Sroa's proud of it. "I believe in hard work," he says. "Any kind of honest work that you do your best at is good work. And I really believe in karma. If you do something good, it will come back to you.
"Plus, I like keeping things clean, so it was okay." The restaurant, including the kitchen, is spotless. And Sroa is habitually straightening things up as he shows me around.
He picks up a small piece of lint from the floor and straightens out a picture hanging on the wall. Like so many of the other pictures, statues, and various artworks that fill the restaurant, this one was found by Sroa and his wife on one of their visits to India. The ornate front door was custom crafted by an artisan he met there. "It took him a whole year to finish it and ship it here, but I'm happy with it," he adds. "We pick everything out ourselves," Sroa boasts, adding that Linda is in charge of interior decoration.

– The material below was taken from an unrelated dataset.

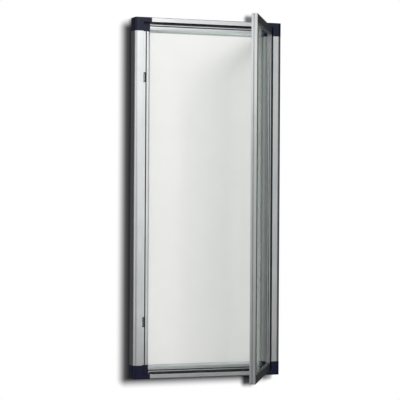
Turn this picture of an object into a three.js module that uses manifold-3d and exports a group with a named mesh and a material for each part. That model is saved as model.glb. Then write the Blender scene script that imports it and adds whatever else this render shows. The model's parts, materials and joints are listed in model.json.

Also adding to the atmosphere is the nifty retractable roof in the main dining area. On warm days and nights, the roof slides back, exposing the open sky. And now that spring is here, customers will be dining under the sun and the stars more and more.
"Everyone loves this time of year, don't they?" Sroa says. "It's sunny and the flowers are coming out. That's the celebration behind Holi. The colors signify the coming of spring and the crops growing and new life."
There are a few traditional dishes associated with the festival, he says, "but to tell you the truth, I don't remember any special meals for Holi. What I do remember is the sweets. That's what we would eat all day long. Sweets and more sweets," says Sroa, who serves several typical desserts at his restaurant. Among these are kulfi, a saffron-flavored Indian ice cream with nuts; gulab jamun, a milk pastry served with hot honey syrup; ras malai, cheese patties in sweetened milk flavored with rose water and nuts; and the popular kheer, a chilled rice pudding.
"Everyone in India absolutely loves sweets, and they eat them all the time, not just for Holi," he says, taking yet another sip of the restaurant's sweet and delicious chai. "They can't help it. It's in their blood."